Having so many pieces on the go is one way Bantock avoids creative block. That way, he explained, you simply work with the piece that you have enthusiasm for; where your energy is and where you feel you know what comes next.

Often what you find people doing, Bantock said, is sitting in front of a piece trying to wear it down or letting it wear them down.

“Which is part of that whole western notion of waiting for the muse to come and descend. I much prefer that Latin idea of the duende, the thing that burns through you and you allow the flames to consume,” said Bantock. “Certainly in the last 20 years, that’s been my attitude, that I am the conduit it passes through.”

There is an undeniable intensity to Bantock’s work, which he said is tempered with humour.
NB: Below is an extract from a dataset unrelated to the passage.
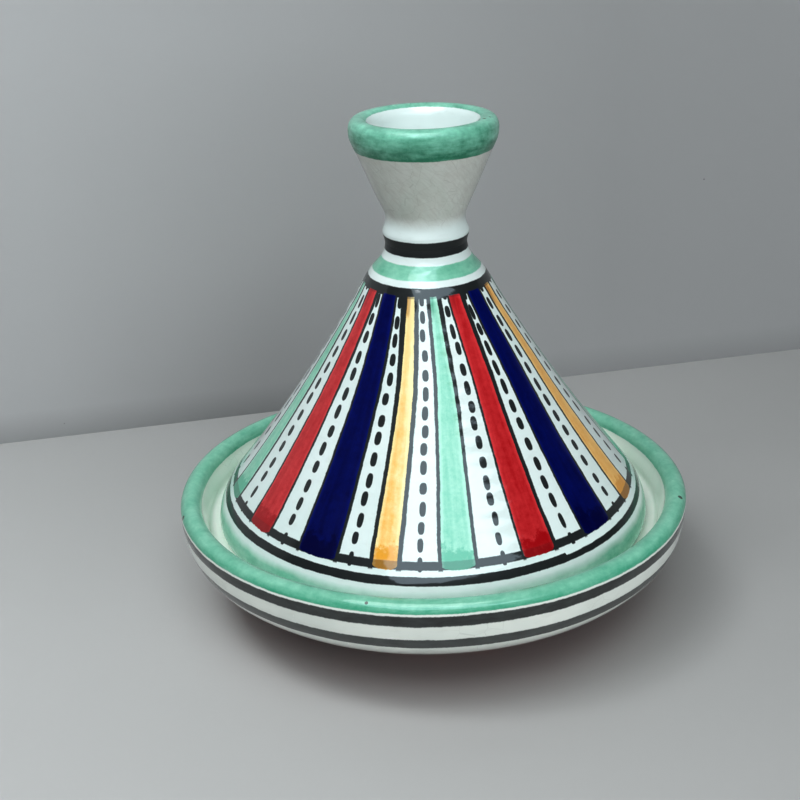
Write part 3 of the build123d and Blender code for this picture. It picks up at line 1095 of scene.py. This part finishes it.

“If you are going to be delivering anything resembling a profound message, you also have to make it accessible,” he said.

The kids get it a bit more than adults, who often think they have to be serious. I was watching kids going around the show last night and laughing.”

Two decades of fame have given Bantock a freedom to practise his art as he feels, without having to first sell his ideas to anyone or worry about audience reception.

“For 20 years, if I had an idea, I could carry it through and there was someone there to financially support it and back it. That makes a huge difference. Then, all your energy goes into the work,” he said.

It’s not that Bantock hasn’t had works that have failed or drawn a poor response. But his success has liberated him to follow his “artist’s path” as he sees it before him.

“I’m more interested in the notion of waking myself up, and, if I can, nudging other people to ask the questions that wake themselves up,” he said. “I think the artist has a real role and it’s not to confirm what people already know, but to show that there are multiple universes, parallel ways of being, parallel ways of seeing.

“And there is magic there. If I can show a glimpse of what I am seeing, then some other people will also see that and be invigorated in some way.”

Bantock’s retrospective exhibition continues at the Penticton Art Gallery through to Nov. 6.